■ Provided data
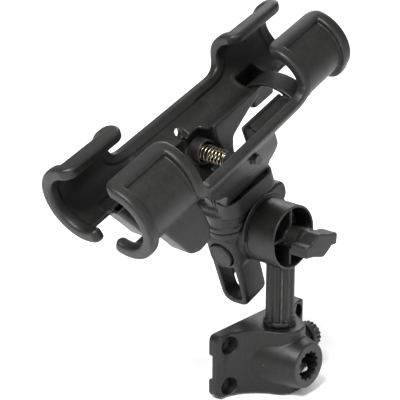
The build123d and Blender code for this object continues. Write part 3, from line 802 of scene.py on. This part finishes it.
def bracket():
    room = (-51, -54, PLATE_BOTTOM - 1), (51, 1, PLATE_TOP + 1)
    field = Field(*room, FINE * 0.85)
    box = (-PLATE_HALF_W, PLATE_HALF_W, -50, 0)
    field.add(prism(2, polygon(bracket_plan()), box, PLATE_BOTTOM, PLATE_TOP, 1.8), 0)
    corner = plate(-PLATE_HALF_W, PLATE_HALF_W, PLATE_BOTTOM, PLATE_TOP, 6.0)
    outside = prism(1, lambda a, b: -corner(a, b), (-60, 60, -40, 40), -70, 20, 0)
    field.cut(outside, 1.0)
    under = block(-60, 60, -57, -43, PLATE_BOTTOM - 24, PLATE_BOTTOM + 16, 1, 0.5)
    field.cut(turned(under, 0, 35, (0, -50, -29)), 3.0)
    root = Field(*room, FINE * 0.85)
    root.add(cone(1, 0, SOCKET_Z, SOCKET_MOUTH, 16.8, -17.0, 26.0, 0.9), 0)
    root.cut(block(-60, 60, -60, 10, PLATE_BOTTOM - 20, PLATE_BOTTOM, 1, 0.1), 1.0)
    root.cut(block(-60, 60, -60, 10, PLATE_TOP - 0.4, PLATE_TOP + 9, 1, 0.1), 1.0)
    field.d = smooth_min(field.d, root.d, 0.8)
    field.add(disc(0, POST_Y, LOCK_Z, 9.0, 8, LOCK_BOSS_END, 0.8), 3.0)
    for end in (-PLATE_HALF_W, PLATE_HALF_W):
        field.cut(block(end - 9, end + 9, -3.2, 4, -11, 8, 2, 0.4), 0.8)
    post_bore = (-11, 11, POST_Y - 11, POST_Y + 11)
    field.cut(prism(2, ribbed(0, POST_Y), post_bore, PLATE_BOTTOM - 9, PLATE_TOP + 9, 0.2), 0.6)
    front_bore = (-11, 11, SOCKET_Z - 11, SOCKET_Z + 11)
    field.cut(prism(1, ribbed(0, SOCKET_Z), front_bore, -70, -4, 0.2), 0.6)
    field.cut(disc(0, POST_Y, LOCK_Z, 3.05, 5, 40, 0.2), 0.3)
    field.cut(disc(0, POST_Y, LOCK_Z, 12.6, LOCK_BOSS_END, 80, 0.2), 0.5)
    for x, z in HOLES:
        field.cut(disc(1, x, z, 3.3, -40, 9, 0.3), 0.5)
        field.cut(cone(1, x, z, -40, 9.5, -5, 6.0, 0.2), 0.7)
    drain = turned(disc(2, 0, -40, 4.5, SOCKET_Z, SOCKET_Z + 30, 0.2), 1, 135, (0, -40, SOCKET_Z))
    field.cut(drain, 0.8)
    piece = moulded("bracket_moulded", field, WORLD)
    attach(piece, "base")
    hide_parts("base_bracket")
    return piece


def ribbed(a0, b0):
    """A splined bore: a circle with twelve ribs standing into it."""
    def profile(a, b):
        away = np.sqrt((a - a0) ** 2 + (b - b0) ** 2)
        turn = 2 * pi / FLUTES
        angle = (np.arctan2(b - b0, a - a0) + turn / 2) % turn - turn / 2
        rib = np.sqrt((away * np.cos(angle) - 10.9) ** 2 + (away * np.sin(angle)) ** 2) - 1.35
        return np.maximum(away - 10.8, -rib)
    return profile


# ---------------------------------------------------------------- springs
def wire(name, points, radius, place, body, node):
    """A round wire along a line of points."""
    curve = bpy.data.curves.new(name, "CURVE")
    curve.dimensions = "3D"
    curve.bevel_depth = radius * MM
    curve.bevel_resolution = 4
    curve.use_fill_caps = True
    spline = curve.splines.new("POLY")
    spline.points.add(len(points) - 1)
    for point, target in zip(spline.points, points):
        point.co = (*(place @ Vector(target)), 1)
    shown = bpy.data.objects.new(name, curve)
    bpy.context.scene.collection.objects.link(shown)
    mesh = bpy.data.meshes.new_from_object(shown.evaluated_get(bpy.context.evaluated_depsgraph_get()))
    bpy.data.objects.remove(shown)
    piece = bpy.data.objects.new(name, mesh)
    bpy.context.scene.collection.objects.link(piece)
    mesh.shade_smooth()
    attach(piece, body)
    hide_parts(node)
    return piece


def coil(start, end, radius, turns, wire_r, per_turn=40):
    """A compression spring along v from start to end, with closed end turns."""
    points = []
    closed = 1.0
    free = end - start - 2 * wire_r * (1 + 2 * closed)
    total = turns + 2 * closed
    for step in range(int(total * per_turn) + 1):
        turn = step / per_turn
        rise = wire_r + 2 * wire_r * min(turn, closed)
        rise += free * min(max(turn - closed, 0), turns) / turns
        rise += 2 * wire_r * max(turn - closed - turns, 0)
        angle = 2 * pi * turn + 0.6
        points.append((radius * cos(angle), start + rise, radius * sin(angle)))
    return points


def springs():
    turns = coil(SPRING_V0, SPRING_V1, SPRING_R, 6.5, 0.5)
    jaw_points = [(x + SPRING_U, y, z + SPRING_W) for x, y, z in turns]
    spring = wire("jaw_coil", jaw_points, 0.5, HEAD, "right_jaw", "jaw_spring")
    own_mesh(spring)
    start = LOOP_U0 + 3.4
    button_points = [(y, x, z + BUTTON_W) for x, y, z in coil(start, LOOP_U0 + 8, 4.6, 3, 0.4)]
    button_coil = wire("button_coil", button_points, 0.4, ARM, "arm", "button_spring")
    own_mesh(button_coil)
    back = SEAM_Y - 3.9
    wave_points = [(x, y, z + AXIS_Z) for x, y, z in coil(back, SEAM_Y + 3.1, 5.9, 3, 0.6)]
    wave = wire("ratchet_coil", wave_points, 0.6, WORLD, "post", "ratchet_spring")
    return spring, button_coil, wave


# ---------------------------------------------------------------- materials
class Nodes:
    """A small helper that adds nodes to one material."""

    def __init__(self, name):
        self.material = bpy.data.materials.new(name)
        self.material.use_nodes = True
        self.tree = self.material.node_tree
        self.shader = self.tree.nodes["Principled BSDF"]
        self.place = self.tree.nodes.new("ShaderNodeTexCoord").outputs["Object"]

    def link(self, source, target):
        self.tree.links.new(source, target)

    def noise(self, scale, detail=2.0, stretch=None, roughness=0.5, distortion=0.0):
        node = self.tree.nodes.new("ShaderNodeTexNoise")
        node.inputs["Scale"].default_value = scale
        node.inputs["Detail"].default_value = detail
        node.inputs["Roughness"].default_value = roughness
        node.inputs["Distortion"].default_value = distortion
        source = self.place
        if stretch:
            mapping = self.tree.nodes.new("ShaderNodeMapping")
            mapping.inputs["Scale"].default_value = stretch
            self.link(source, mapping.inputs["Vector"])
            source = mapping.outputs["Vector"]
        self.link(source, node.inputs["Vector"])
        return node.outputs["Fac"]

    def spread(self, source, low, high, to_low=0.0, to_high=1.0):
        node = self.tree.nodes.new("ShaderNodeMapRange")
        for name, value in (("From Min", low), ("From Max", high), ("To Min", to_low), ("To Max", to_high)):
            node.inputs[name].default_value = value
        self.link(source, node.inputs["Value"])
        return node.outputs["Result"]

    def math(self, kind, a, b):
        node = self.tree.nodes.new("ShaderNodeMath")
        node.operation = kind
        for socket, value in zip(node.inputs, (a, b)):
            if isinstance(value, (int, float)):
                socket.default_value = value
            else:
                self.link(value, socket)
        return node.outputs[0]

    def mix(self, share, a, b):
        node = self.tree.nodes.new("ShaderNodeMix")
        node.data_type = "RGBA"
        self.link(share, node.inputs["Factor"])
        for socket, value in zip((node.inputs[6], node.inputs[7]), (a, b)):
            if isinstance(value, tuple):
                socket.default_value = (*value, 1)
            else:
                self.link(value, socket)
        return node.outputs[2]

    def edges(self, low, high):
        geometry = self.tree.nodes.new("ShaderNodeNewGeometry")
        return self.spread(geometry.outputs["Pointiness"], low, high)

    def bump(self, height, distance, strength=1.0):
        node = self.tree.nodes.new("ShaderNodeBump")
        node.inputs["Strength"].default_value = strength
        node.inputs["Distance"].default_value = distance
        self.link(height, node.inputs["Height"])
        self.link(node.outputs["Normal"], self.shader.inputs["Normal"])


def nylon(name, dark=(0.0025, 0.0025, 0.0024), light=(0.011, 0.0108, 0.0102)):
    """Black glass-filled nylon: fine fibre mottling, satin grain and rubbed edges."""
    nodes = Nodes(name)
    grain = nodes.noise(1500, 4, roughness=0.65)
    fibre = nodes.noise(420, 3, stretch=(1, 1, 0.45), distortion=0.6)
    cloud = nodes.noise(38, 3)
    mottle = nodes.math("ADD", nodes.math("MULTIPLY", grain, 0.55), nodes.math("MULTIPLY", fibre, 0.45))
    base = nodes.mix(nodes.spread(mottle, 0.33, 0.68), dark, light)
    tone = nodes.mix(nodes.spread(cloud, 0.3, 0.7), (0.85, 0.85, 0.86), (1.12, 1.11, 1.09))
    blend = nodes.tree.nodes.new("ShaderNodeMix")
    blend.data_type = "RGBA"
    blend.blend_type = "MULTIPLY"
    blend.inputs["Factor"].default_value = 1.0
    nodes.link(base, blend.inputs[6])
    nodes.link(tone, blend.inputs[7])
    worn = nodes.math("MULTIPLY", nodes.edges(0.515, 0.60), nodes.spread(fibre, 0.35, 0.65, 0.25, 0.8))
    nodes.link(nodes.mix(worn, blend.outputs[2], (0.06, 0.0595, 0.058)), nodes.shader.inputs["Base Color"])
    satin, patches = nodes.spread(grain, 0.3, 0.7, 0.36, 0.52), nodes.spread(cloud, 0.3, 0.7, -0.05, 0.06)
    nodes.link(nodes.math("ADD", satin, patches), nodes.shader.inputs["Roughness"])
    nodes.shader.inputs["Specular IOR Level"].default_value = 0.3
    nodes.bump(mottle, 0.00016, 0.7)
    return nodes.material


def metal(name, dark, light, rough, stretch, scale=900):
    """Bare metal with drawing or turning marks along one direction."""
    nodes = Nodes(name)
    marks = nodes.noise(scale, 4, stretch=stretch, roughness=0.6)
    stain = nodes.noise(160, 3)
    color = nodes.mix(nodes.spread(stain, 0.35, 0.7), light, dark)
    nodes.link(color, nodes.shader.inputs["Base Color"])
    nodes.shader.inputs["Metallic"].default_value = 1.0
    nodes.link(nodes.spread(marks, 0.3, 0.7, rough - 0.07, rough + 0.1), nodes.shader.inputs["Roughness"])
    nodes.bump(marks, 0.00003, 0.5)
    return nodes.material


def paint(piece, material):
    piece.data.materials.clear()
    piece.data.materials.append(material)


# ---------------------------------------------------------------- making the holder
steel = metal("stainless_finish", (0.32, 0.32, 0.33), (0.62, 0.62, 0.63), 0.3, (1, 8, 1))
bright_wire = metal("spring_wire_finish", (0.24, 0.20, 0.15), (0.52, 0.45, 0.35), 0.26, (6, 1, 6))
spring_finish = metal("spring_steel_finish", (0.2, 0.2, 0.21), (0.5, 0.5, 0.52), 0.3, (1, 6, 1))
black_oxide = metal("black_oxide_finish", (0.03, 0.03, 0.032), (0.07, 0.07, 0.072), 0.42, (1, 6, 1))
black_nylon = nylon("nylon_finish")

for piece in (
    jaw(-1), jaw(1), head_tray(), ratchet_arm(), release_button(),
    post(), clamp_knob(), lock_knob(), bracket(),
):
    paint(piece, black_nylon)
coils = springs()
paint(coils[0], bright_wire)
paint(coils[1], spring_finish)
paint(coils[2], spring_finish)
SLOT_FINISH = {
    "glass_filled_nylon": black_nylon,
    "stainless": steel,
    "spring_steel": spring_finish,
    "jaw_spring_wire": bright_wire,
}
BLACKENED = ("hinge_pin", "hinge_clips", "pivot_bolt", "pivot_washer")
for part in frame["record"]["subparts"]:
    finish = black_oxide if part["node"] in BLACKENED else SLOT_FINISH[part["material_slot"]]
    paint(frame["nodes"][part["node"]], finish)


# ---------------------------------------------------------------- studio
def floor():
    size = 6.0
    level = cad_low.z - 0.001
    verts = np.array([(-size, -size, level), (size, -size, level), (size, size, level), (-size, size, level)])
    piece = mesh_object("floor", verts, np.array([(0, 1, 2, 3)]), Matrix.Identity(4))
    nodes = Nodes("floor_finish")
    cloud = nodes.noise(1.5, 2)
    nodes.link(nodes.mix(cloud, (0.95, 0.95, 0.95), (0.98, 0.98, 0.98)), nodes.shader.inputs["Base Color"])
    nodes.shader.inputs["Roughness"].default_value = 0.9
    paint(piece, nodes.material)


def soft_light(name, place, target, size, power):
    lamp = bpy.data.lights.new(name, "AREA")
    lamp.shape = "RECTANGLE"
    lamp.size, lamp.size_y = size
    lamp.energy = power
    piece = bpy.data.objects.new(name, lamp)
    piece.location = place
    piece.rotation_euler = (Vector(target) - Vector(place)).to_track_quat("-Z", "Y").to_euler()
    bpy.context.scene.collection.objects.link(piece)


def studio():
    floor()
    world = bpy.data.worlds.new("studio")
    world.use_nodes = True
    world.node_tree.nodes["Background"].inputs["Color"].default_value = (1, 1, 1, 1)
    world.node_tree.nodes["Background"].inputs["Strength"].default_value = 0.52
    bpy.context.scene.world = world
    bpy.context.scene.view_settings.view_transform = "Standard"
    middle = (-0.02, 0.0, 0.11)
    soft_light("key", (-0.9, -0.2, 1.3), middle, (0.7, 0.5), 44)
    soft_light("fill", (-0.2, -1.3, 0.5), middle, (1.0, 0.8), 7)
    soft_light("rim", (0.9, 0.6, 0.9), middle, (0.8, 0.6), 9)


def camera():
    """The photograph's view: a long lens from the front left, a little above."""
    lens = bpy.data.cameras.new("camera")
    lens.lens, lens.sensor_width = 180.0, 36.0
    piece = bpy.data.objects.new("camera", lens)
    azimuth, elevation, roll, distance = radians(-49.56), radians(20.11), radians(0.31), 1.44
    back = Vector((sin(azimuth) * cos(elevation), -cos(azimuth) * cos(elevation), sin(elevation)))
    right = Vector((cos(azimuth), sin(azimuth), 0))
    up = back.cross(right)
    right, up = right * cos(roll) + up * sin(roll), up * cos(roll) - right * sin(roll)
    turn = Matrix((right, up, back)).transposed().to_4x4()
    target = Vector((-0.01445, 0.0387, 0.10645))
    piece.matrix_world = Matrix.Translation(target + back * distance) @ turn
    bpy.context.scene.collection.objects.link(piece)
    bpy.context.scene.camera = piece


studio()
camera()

■ What is expected
How many of the lines above hold the word "body"? Give only that number.

■ Reply
2